One response is to God. The soul God gave us is pure. There is an inherent connection between all that lives and the Divine. The world, with the fears and appetites it awakens in us, clouds or muddles that connection. Yom Kippur with Teshuvah allows us to cleanse that which occludes our vision so we realize the connection that always existed between ourselves and God.

Another response is to the deepest, truest part of our self. We are all a mix of distractions, appetites, fears, that break the centeredness necessary for the highest quality of living. In a deep way we forget who we are. Yom Kippur and Teshuvah come along to clear away the distractions and hurts that break the connection with deepest part of who we are.

Yet as Yom Kippur ends and we prepare for Sukkot, we know the work is unfinished. As great as we may have felt at the end of Yom Kippur, as much as we felt this year we have truly put ourselves on the right path to be the person we were always meant to be, by the time we get to Sukkot a few days later, we already realize that the work is incomplete.

There is a secret in this. Every time we overcome one level of temptation, challenge, or fear, we see a new landscape of possibility which opens above us. As we enter and explore that new landscape, we realize the new challenges and possibilities of growth to ascend even higher. This means that the most righteous people exit Yom Kippur with an even deeper sense of the hard work in front of them.

Sukkot arrives as a gift from God as the remedy, as the healing, as an act of grace. We will always be imperfect, broken, unable to achieve true perfection. Yet God is there to accept us anyway, exactly and wholly as we are. It is time for joy and celebration because even small changes, incremental growth, proves that we can draw closer to the people we were meant to be.

It also arrives to remind us of another path of teshuvah. There is the hard work of Yom Kippur, the quiet reflection, the intense prayer. By contrast, Sukkot invites us to our inner wholeness through the smell of the etrog. It warms our soul by inviting us into the beauty of God’s world. It reinvigorates by bringing us together to eat and sing and dance in circles around the Synagogue.

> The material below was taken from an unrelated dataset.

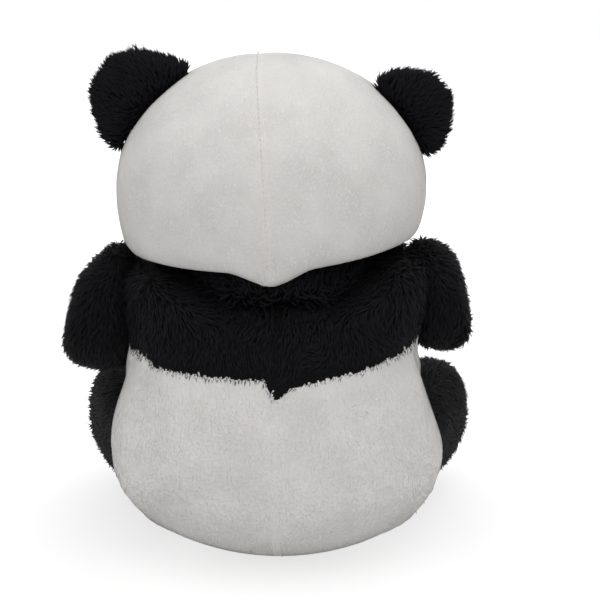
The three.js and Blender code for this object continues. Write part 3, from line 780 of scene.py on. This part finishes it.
def sewing_nodes():
    """Lays one stitch after another along a line, each turned by an angle from its course."""
    tree = bpy.data.node_groups.new("sewing", "GeometryNodeTree")
    tree.interface.new_socket("Line", in_out="INPUT", socket_type="NodeSocketGeometry")
    for label, kind in (("Stitch", "NodeSocketObject"), ("Thread", "NodeSocketMaterial"),
                        ("Pitch", "NodeSocketFloat"), ("Length", "NodeSocketFloat"),
                        ("Turn", "NodeSocketFloat")):
        tree.interface.new_socket(label, in_out="INPUT", socket_type=kind)
    tree.interface.new_socket("Seam", in_out="OUTPUT", socket_type="NodeSocketGeometry")
    given = node(tree, "NodeGroupInput").outputs
    course = node(tree, "GeometryNodeMeshToCurve", {"Mesh": given["Line"]})
    spaced = node(tree, "GeometryNodeResampleCurve", {
        "Curve": course.outputs[0], "Length": given["Pitch"]}, mode="LENGTH")
    along = node(tree, "GeometryNodeInputTangent").outputs[0]
    out = node(tree, "GeometryNodeInputNamedAttribute", {"Name": "out"}, data_type="FLOAT_VECTOR")
    pointed = node(tree, "FunctionNodeAlignRotationToVector", {"Vector": along}, axis="X")
    raised = node(tree, "FunctionNodeAlignRotationToVector", {
        "Rotation": pointed.outputs[0], "Vector": out.outputs[0]}, axis="Z", pivot_axis="X")
    slant = node(tree, "FunctionNodeAxisAngleToRotation", {
        "Axis": (0, 0, 1), "Angle": given["Turn"]})
    turned = node(tree, "FunctionNodeRotateRotation", {
        "Rotation": raised.outputs[0], "Rotate By": slant.outputs[0]}, rotation_space="LOCAL")
    shape = node(tree, "GeometryNodeObjectInfo", {"Object": given["Stitch"]})
    stitches = node(tree, "GeometryNodeInstanceOnPoints", {
        "Points": spaced.outputs[0], "Instance": shape.outputs["Geometry"],
        "Rotation": turned.outputs[0], "Scale": given["Length"]})
    real = node(tree, "GeometryNodeRealizeInstances", {"Geometry": stitches.outputs[0]})
    dressed = node(tree, "GeometryNodeSetMaterial", {
        "Geometry": real.outputs[0], "Material": given["Thread"]})
    node(tree, "NodeGroupOutput", {"Seam": dressed.outputs[0]})
    return tree


def spun(name, dark, light):
    """Twisted polyester thread: a low gloss that its plies break up, 0.5 mm apart."""
    material, tree, shader = blank(name)
    place = node(tree, "ShaderNodeTexCoord").outputs["Object"]
    plies = node(tree, "ShaderNodeTexWave", {
        "Vector": place, "Scale": 600.0, "Distortion": 2.0}, bands_direction="DIAGONAL")
    tint = node(tree, "ShaderNodeMix", {
        0: plies.outputs["Fac"], 6: linear(dark), 7: linear(light)}, data_type="RGBA")
    tree.links.new(tint.outputs[2], shader.inputs["Base Color"])
    shader.inputs["Roughness"].default_value = 0.55
    shader.inputs["Specular IOR Level"].default_value = 0.4
    return material


SEWING = sewing_nodes()
run_stitch = stitch(0.3)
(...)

The Jewish people in our multitudes came for Yom Kippur and it was amazing. I invite you to make a point of celebrating Sukkot as well, because together we can discover even greater joy and spiritual growth. Come to the festival, join us at services, build your own Sukkah, or simply play with the people you love most in the world. All of that celebration is just as necessary as was the fast of Yom Kippur.

I wish everyone a season of joy and celebration!